#### [Aim of the exercise]
Copy exactly the lines from the one containing "const frame = new THREE.Group();" through the one containing "import mathutils", both included, and nothing else.

::::::

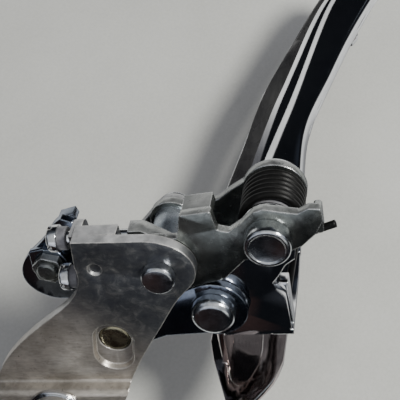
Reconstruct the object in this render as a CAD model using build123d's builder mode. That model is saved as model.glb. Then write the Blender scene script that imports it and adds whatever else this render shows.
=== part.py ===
from build123d import *
from math import acos, atan2, cos, degrees, hypot, radians, sin, sqrt
import os

os.makedirs("parts", exist_ok=True)

# Bolt-on front derailleur, millimetres.
# x forward along the pivot axes, y inboard, z up.
# The origin is the fixing bolt axis on the rear face of the mounting plate.

# ---- linkage: an exact parallelogram A-B / D-C in the y-z plane ----
link_dy, link_dz = 5.6, -19.2
ay, az = 31.05, -25.35
by, bz = ay + link_dy, az + link_dz
dy, dz = ay - 16.3, az + 11.7
cy, cz = dy + link_dy, dz + link_dz
travel = 38.0

# ---- fits ----
gap = 0.1
pin_r = 2.5
run = 0.04
open_run = 0.10
bush_r = 3.2

# ---- layers along x ----
body_face, body_back = -1.0, -3.0
ear1_front, ear1_back = -3.1, -4.7
cage1_front, cage1_back = -4.8, -6.4
ear2_front, ear2_back = -15.4, -17.0
rear_front, rear_back = -17.1, -18.7
plate2_back = -19.1
pin_end = -20.4

# ---- sheet and body ----
sheet = 2.0
jog_y = 4.5
post_y, post_z, post_r = dy - 6.2, dz + 9.0, 2.0
screw_x = -6.2
low_y, high_y = ay + 4.45, ay - 4.55
screw_r = 1.25
stop_z = az + 5.0
tab_top, tab_bottom = az + 14.9, az + 13.1

# ---- cage ----
cage_t = 1.2
in_y = 12.9
out_y = 1.4
toe_x, toe = -20.0, 0.2
tail_x, tail_z = -101.0, bz - 8.4
rivet_xs = (-9.0, -13.4)
rivet_z = bz + 8.0

# ---- spring ----
wire_r = 0.75
coil_r = 4.85
coil_front, coil_rear = -7.5, -14.4
sleeve_r = 4.0


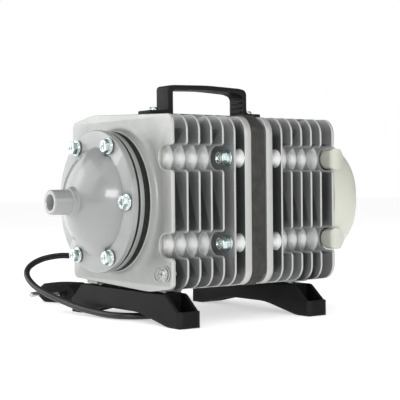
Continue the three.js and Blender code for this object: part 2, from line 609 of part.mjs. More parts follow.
// ---- handle and feet ----
function handle() {
  const { foot, post: posts, top, width, thick, base } = HANDLE;
  const [left, right] = posts;
  const corner = 3.4;
  const outer = new THREE.Shape();
  outer.moveTo(left, base);
  outer.lineTo(left, top - 1.2 - corner);
  outer.quadraticCurveTo(left, top - 1.2, left + corner, top - 0.9);
  outer.quadraticCurveTo((left + right) / 2, top + 0.9, right - corner * 1.6, top - 1.2);
  outer.quadraticCurveTo(right, top - 1.8, right, top - 1.8 - corner * 1.6);
  outer.lineTo(right, base);
  outer.closePath();
  const inner = new THREE.Shape();
  inner.moveTo(left + thick, base + 1.2);
  inner.lineTo(left + thick, top - 5.6);
  inner.quadraticCurveTo(left + thick, top - 4.6, left + thick + 1, top - 4.5);
  inner.quadraticCurveTo((left + right) / 2, top - 2.6, right - thick - 5, top - 5);
  inner.quadraticCurveTo(right - thick, top - 5.4, right - thick, top - 9);
  inner.lineTo(right - thick, base + 1.2);
  inner.closePath();
  const half = width / 2;
  const loop = cut(sideSlab(outer, [-half, half]), sideSlab(inner, [-half - 1, half + 1]));
  const flanges = box(foot, [-half, half], [base, base + 3]);
  const middle = box([left + thick, right - thick], [-half - 1, half + 1], [base + 1, base + 4]);
  const flares = [[left, -1], [right, 1]].map(([x, way]) => {
    const shape = new THREE.Shape();
    shape.moveTo(x - way, base + 1);
    shape.lineTo(x + way * 4.5, base + 2.9);
    shape.quadraticCurveTo(x + way * 0.4, base + 3.4, x, base + 7.5);
    shape.lineTo(x - way, base + 7.5);
    shape.closePath();
    return sideSlab(shape, [-half, half], 4);
  });
  const ribs = [0, 1, 2, 3].map((i) => {
    const low = base + 3.4 + i * 3.2;
    return box([right - thick - 0.9, right - thick + 1], [-half + 2, half - 2], [low, low + 1.2]);
  });
  const holes = HANDLE_SCREW_X.map((x) => post([base - 1, base + 4], M4_HOLE_R, x, 0));
  return cut(join(loop, cut(flanges, middle), ...flares, ...ribs), ...holes);
}

// A transverse foot: an arched channel with a hollow block at each end.
function foot([from, to], screwX) {
  const { reach, blockTop, top, arch, wall } = FOOT;
  const floor = -AXIS_HEIGHT;
  const landing = reach - 16;
  const flat = 16;
  const shape = new THREE.Shape();
  shape.moveTo(-reach, floor);
  shape.lineTo(-landing, floor);
  shape.bezierCurveTo(-landing + 8, floor, -flat - 20, arch, -flat, arch);
  shape.lineTo(flat, arch);
  shape.bezierCurveTo(flat + 20, arch, landing - 8, floor, landing, floor);
  shape.lineTo(reach, floor);
  shape.lineTo(reach, blockTop);
  shape.lineTo(reach - 4, blockTop);
  shape.lineTo(reach - 16.5, top);
  shape.lineTo(-reach + 16.5, top);
  shape.lineTo(-reach + 4, blockTop);
  shape.lineTo(-reach, blockTop);
  shape.closePath();
  const inside = [from + wall, to - wall];
  const pockets = bothSides((side) =>
    box(inside, span(side, FOOT_SCREW_Y + 9, reach - wall), [floor + 4, top + 1]));
  const hollows = bothSides((side) =>
    box(inside, span(side, 20, FOOT_SCREW_Y + 7), [floor - 1, top - SCREW_FLOOR]));
  return cut(slab(shape, [from, to], 5), ...pockets, ...hollows, ...footScrewHoles(screwX, [floor, top + 1]));
}

// ---- mains lead ----
// A round piece along y, turned from [y, radius] pairs.
function turnedAlongY(profile, x, z, sides = 12) {
  const geometry = new THREE.LatheGeometry(profile.map(([y, r]) => new THREE.Vector2(r, y)), sides);
  geometry.translate(x, 0, z);
  return solid(geometry);
}

function strainRelief() {
  const { face, tip, x, z } = GLAND;
  const ribs = [];
  for (let i = 0; i < 4; i++) {
    const at = face + 6 + i * 4.6;
    const rib = 4.5 - i * 0.3;
    const neck = 3.6 - i * 0.2;
    ribs.push([at, rib], [at + 2.4, rib - 0.1], [at + 2.5, neck], [at + 4.4, neck - 0.1]);
  }
  const flange = [[face + GAP, 3.5], [face + GAP, 6.6], [face + 2.6, 6.6], [face + 3.2, 5]];
  return turnedAlongY([[face - 18, 0], [face - 18, 3.5], ...flange, ...ribs, [tip, 2.8], [tip, 0]], x, z);
}

const cordVectors = (route) => route.map(([x, y, z]) => new THREE.Vector3(x, y, z));
const powerCord = () => sweep(cordVectors(CORD_ROUTE_OUT), CORD_R, 8, 76);

function cordCoil() {
  const { x, y, meanR, bundleW, bundleH, bevel } = COIL;
  const low = -AXIS_HEIGHT + GAP;
  const high = low + bundleH;
  const [inner, outer] = [meanR - bundleW / 2, meanR + bundleW / 2];
  const profile = [
    [inner, low + bevel], [inner + bevel, low], [outer - bevel, low], [outer, low + bevel],
    [outer, high - bevel], [outer - bevel, high], [inner + bevel, high], [inner, high - bevel],
    [inner, low + bevel],
  ];
  const geometry = new THREE.LatheGeometry(profile.map(([r, z]) => new THREE.Vector2(r, z)), MEDIUM);
  geometry.rotateX(Math.PI / 2);
  geometry.translate(x, y, 0);
  return solid(geometry);
}

// The plug's body, drawn with its pin face at x = 0 and its cord leaving along +x.
function plugBody() {
  const { half, chamfer, body, tail, pinGap } = PLUG;
  const [halfY, halfZ] = half;
  const section = new THREE.Shape();
  section.moveTo(-halfY, -halfZ + chamfer[1]);
  section.lineTo(-halfY + chamfer[0], -halfZ);
  section.lineTo(halfY - chamfer[0], -halfZ);
  section.lineTo(halfY, -halfZ + chamfer[1]);
  section.lineTo(halfY, halfZ - chamfer[1]);
  section.lineTo(halfY - chamfer[0], halfZ);
  section.lineTo(-halfY + chamfer[0], halfZ);
  section.lineTo(-halfY, halfZ - chamfer[1]);
  section.closePath();
  const plan = new THREE.Shape();
  plan.moveTo(0, -halfY);
  plan.lineTo(body * 0.3, -halfY);
  plan.quadraticCurveTo(body * 0.75, -halfY * 0.85, body, -halfY * 0.35);
  plan.lineTo(body, halfY * 0.35);
  plan.quadraticCurveTo(body * 0.75, halfY * 0.85, body * 0.3, halfY);
  plan.lineTo(0, halfY);
  plan.closePath();
  const depth = 2 * halfZ;
  const planGeometry = new THREE.ExtrudeGeometry(plan, { depth, bevelEnabled: false, curveSegments: 4 });
  planGeometry.translate(0, 0, -halfZ);
  const sleeve = turned([[body - 1, 0], [body - 1, 5], [body + tail, CORD_R + 0.4], [body + tail, 0]], SMALL);
  const holes = [-1, 1].map((side) => bar([-1, 8], 2.4, side * pinGap, 0, TINY));
  return cut(join(slab(section, [0, body]).intersect(solid(planGeometry)), sleeve), ...holes);
}

const plugPin = (side) => bar([-PLUG.pin, 7.6], 2, side * PLUG.pinGap, 0, TINY);

// ---- assembly ----
const pump = new THREE.Group();
const plug = new THREE.Group();

function add(name, made, finish, group = pump) {
  const mesh = new THREE.Mesh(geometryOf(made), finish);
  mesh.name = name;
  group.add(mesh);
}

add("front_housing", frontHousing(), CAST);
add("rear_housing", rearHousing(), CAST);
add("outlet_cover", outletCover(), CAST);
add("cover_gasket", headRing(HEAD_STACK.gasket, 36), RUBBER);
add("valve_plate", valvePlate(), CAST);
add("head_gasket", headRing(HEAD_STACK.rubber, 27.5), RUBBER);
COVER_PLACES.forEach(([y, z], i) =>
  add(`cover_bolt_${i + 1}`, hexBolt(HEAD_STACK.cover[0] - GAP, 6, y, z), ZINC));
CLAMP_PLACES.forEach(([y, z], i) => add(`clamp_bolt_${i + 1}`, clampBolt(y, z), ZINC));
add("outlet_valve_disc", outletDisc(), RUBBER);
add("outlet_valve_guard", outletGuard(), STEEL);
add("outlet_valve_screw", outletScrew(), STEEL);

add("cylinder_liner", ring(LINER_X, LINER_R[1], LINER_R[0], LARGE), STEEL);
add("piston", piston(), CAST);
add("piston_ring", pistonRing(), RUBBER);
add("intake_valve_disc", intakeDisc(), RUBBER);
add("intake_valve_guard", intakeGuard(), STEEL);
add("intake_valve_screw", intakeScrew(), STEEL);
add("piston_rod", pistonRod(), STEEL);
add("armature", armature(), IRON);
add("return_spring", returnSpring(), STEEL);
add("spring_seat", springSeat(), STEEL);
add("guide_bush", guideBush(), NYLON);

add("stator_core", statorCore(), IRON);
["lower", "upper"].forEach((place, i) => {
  add(`bobbin_${place}`, bobbin(2 * i - 1), NYLON);
  add(`winding_${place}`, winding(2 * i - 1), COPPER);
});

add("rear_cover", rearCover(), CREAM);
add("filter_foam", filterFoam(), FOAM);
COLUMN_PLACES.forEach(([y, z], i) => add(`rear_cover_screw_${i + 1}`, coverScrew(y, z), ZINC));
add("earth_screw", earthScrew(), ZINC);

add("handle", handle(), BLACK);
HANDLE_SCREW_X.forEach((x, i) => add(`handle_screw_${i + 1}`, topScrew(x), ZINC));
add("front_foot", foot(FOOT.front, FOOT_SCREW_X.front), BLACK);
add("rear_foot", foot(FOOT.rear, FOOT_SCREW_X.rear), BLACK);
const FOOT_SCREWS = [FOOT_SCREW_X.front, FOOT_SCREW_X.rear].flatMap((x) => [[x, -1], [x, 1]]);
FOOT_SCREWS.forEach(([x, side], i) => add(`foot_screw_${i + 1}`, footScrew(x, side * FOOT_SCREW_Y), ZINC));

add("strain_relief", strainRelief(), RUBBER);
add("power_cord", powerCord(), RUBBER);
add("cord_coil", cordCoil(), RUBBER);
add("plug_body", plugBody(), BLACK, plug);
[-1, 1].forEach((side, i) => add(`plug_pin_${i + 1}`, plugPin(side), STEEL, plug));
plug.position.set(PLUG.x, PLUG.y, -AXIS_HEIGHT + PLUG.half[1] + 0.3);
plug.rotation.z = THREE.MathUtils.degToRad(PLUG.turn);
pump.add(plug);

const frame = new THREE.Group();
const COVER_BACK = END_PLATE[1] + GAP + COVER_END.depth;
pump.position.set(-(NOZZLE_TIP + COVER_BACK) / 2, 0, AXIS_HEIGHT);
frame.add(pump);
export default frame;
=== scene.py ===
"""Looks of an electromagnetic piston air pump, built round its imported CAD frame.

Shapes are drawn in millimetres in bore coordinates: x runs along the bore from the front plate's face
towards the rear, y is across and z is up from the bore's axis. place() turns them into the row frame.
"""

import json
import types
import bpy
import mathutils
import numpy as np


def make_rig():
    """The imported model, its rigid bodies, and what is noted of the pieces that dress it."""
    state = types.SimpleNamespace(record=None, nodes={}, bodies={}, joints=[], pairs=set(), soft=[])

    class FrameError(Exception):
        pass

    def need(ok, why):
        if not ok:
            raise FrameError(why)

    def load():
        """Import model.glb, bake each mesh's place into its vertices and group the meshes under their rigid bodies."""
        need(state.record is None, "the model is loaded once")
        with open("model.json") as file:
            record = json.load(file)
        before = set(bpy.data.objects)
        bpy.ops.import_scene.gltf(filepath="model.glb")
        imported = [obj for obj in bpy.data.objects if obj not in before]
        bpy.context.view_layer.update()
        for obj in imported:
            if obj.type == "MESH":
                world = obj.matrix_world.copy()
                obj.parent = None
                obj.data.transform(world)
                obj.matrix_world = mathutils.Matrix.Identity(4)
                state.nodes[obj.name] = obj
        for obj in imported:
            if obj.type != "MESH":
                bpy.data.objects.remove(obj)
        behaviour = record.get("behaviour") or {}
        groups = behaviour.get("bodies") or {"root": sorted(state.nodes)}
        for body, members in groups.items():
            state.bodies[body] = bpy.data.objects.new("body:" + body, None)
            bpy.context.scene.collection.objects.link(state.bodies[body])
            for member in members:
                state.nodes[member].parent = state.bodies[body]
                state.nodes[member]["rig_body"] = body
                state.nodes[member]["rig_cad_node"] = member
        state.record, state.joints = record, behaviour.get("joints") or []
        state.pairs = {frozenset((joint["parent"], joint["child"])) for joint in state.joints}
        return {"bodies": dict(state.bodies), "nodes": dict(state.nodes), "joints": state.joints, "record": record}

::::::

#### [Response to this exercise]
const frame = new THREE.Group();
const COVER_BACK = END_PLATE[1] + GAP + COVER_END.depth;
pump.position.set(-(NOZZLE_TIP + COVER_BACK) / 2, 0, AXIS_HEIGHT);
frame.add(pump);
export default frame;
=== scene.py ===
"""Looks of an electromagnetic piston air pump, built round its imported CAD frame.

Shapes are drawn in millimetres in bore coordinates: x runs along the bore from the front plate's face
towards the rear, y is across and z is up from the bore's axis. place() turns them into the row frame.
"""

import json
import types
import bpy
import mathutils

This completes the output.